# HPXPy Heat Diffusion Simulation

This notebook solves the 1D heat equation using explicit finite differences, demonstrating parallel scalability.

## The Heat Equation

$$\frac{\partial u}{\partial t} = \alpha \frac{\partial^2 u}{\partial x^2}$$

This is a classic HPC benchmark because:
1. It's embarrassingly parallel for element-wise operations
2. It has natural domain decomposition for distributed computing
3. It demonstrates strong and weak scaling

**Note:** For proper scalability testing with multiple thread counts, run the `heat_diffusion_demo.py` script instead.

In [None]:
import time
import numpy as np
import hpxpy as hpx

hpx.init(num_threads=4)

## Physical Setup

We simulate a rod with:
- Initial condition: Gaussian hot spot in the middle
- Boundary conditions: Fixed at 0 (Dirichlet)

In [None]:
# Physical parameters
L = 1.0           # Domain length
alpha = 0.01      # Thermal diffusivity
grid_size = 100_000
n_steps = 100

dx = L / grid_size
dt = 0.4 * dx * dx / alpha  # CFL condition for stability

print(f"Grid size: {grid_size:,} points")
print(f"Time steps: {n_steps}")
print(f"dx = {dx:.6f}, dt = {dt:.6f}")

## Initial Condition: Gaussian Pulse

In [None]:
# Initial condition: hot spot in the middle
x = np.linspace(0, L, grid_size)
u_initial = np.exp(-100 * (x - 0.5)**2)  # Gaussian pulse

print(f"Initial total heat: {np.sum(u_initial):.4f}")

## Simulation with HPXPy

In [None]:
# Convert to HPXPy
u_hpx = hpx.from_numpy(u_initial.copy())

# Coefficient for stencil
r = alpha * dt / (dx * dx)

# Time stepping
start = time.perf_counter()

for step in range(n_steps):
    # Get numpy array for boundary handling
    u_np = u_hpx.to_numpy()
    
    # Create shifted arrays for stencil (u[i-1], u[i], u[i+1])
    u_left = np.roll(u_np, 1)
    u_right = np.roll(u_np, -1)
    
    # Fixed boundaries (Dirichlet: u=0 at edges)
    u_left[0] = 0
    u_right[-1] = 0
    
    # Convert to HPXPy for parallel computation
    u_l = hpx.from_numpy(u_left)
    u_r = hpx.from_numpy(u_right)
    
    # Apply stencil: u_new = u + r * (u_left - 2*u + u_right)
    u_hpx = u_hpx + r * (u_l - 2 * u_hpx + u_r)
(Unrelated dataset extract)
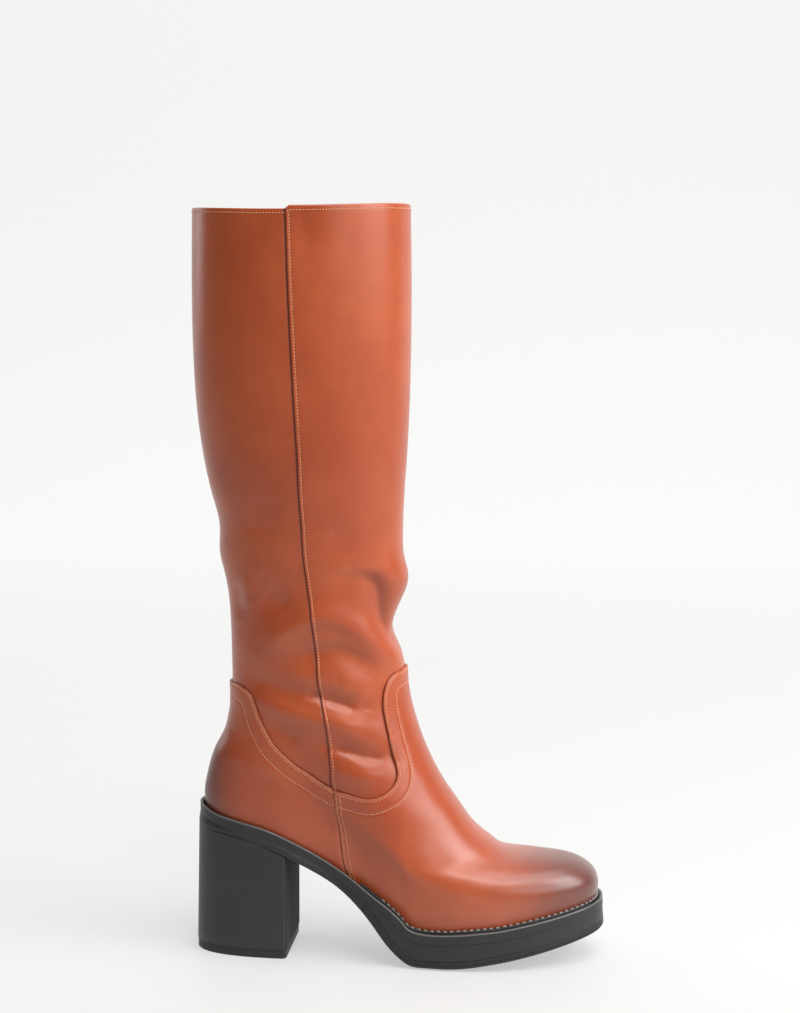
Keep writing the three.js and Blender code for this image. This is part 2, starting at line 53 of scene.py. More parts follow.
# Floor and backdrop: one pale sheet that turns up behind the boot in a wide curve. The light comes from
# large soft boxes and from the bright room all around.
def mesh_piece(name, points, faces):
    """A mesh object from an array of points and one of faces, all with as many corners, shaded smooth."""
    mesh = bpy.data.meshes.new(name)
    faces = np.asarray(faces)
    mesh.vertices.add(len(points))
    mesh.vertices.foreach_set("co", np.asarray(points, np.float32).ravel())
    mesh.loops.add(faces.size)
    mesh.loops.foreach_set("vertex_index", faces.ravel().astype(np.int32))
    mesh.polygons.add(len(faces))
    mesh.polygons.foreach_set("loop_start", np.arange(0, faces.size, faces.shape[1], dtype=np.int32))
    mesh.polygons.foreach_set("use_smooth", np.ones(len(faces), bool))
    mesh.update(calc_edges=True)
    mesh.validate()
    made = bpy.data.objects.new(name, mesh)
    bpy.context.scene.collection.objects.link(made)
    return made


def grid_faces(rows, columns, wrap_rows=False, wrap_columns=False):
    """Four-cornered faces of a grid whose points are numbered row by row; a wrapped side joins its ends."""
    r = np.arange(rows if wrap_rows else rows - 1)[:, None]
    c = np.arange(columns if wrap_columns else columns - 1)[None, :]
    up, over = (r + 1) % rows, (c + 1) % columns
    corners = [r * columns + c, r * columns + over, up * columns + over, up * columns + c]
    return np.stack(np.broadcast_arrays(*corners), -1).reshape(-1, 4)


FLOOR_REACH = 6.0
CURVE_START = 2.2
CURVE_RADIUS = 1.6
turn = np.radians(np.linspace(0, 90, 24))
wall_y = CURVE_START + CURVE_RADIUS
floor_y = np.concatenate([[-FLOOR_REACH], CURVE_START + CURVE_RADIUS * np.sin(turn), [wall_y]])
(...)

elapsed = time.perf_counter() - start

# Get final state
u_final = u_hpx.to_numpy()
total_heat = float(hpx.sum(u_hpx))

print(f"Simulation complete!")
print(f"Time: {elapsed:.4f} seconds")
print(f"Final total heat: {total_heat:.4f}")
print(f"Heat conservation: {total_heat / np.sum(u_initial) * 100:.2f}%")

## Visualization

In [None]:
try:
    import matplotlib.pyplot as plt
    
    # Subsample for plotting
    step = max(1, grid_size // 1000)
    x_plot = x[::step]
    u_initial_plot = u_initial[::step]
    u_final_plot = u_final[::step]
    
    plt.figure(figsize=(10, 4))
    plt.plot(x_plot, u_initial_plot, 'b-', label='Initial')
    plt.plot(x_plot, u_final_plot, 'r-', label=f'After {n_steps} steps')
    plt.xlabel('x')
    plt.ylabel('Temperature')
    plt.title('1D Heat Diffusion')
    plt.legend()
    plt.grid(True, alpha=0.3)
    plt.show()
except ImportError:
    print("matplotlib not available for visualization")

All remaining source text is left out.